▶ **Task brief**: Print the entire listing. Each line must match the original exactly.

___ Provided material

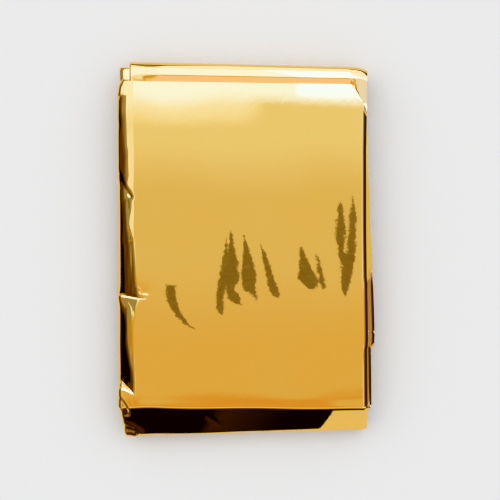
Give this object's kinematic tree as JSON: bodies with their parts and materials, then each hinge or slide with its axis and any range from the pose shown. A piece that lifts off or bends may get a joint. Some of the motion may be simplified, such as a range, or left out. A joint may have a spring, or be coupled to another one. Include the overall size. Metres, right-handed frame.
{
  "type": "emergency foil blanket",
  "caption": "Thin metallised film blanket, folded flat into a pocket-sized packet with a rolled top edge, for keeping a person warm in an emergency.",
  "frame": {"origin": "middle of the flat underside, which rests on the surface", "axes": "+X the packet's right side, +Y its top end, where the sheet rolls over, +Z out of its face"},
  "size_m": [0.0862, 0.1268, 0.0144],
  "materials": {
    "gold_film": "vapour-metallised polyester film, mirror-like gold with soft crinkles"
  },
  "bodies": {
    "root": {"foil_blanket": "gold_film"}
  },
  "joints": []
}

______

▶ **Task response**:
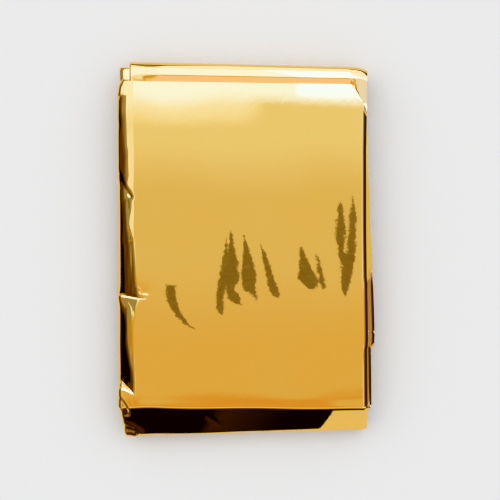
Give this object's kinematic tree as JSON: bodies with their parts and materials, then each hinge or slide with its axis and any range from the pose shown. A piece that lifts off or bends may get a joint. Some of the motion may be simplified, such as a range, or left out. A joint may have a spring, or be coupled to another one. Include the overall size. Metres, right-handed frame.
{
  "type": "emergency foil blanket",
  "caption": "Thin metallised film blanket, folded flat into a pocket-sized packet with a rolled top edge, for keeping a person warm in an emergency.",
  "frame": {"origin": "middle of the flat underside, which rests on the surface", "axes": "+X the packet's right side, +Y its top end, where the sheet rolls over, +Z out of its face"},
  "size_m": [0.0862, 0.1268, 0.0144],
  "materials": {
    "gold_film": "vapour-metallised polyester film, mirror-like gold with soft crinkles"
  },
  "bodies": {
    "root": {"foil_blanket": "gold_film"}
  },
  "joints": []
}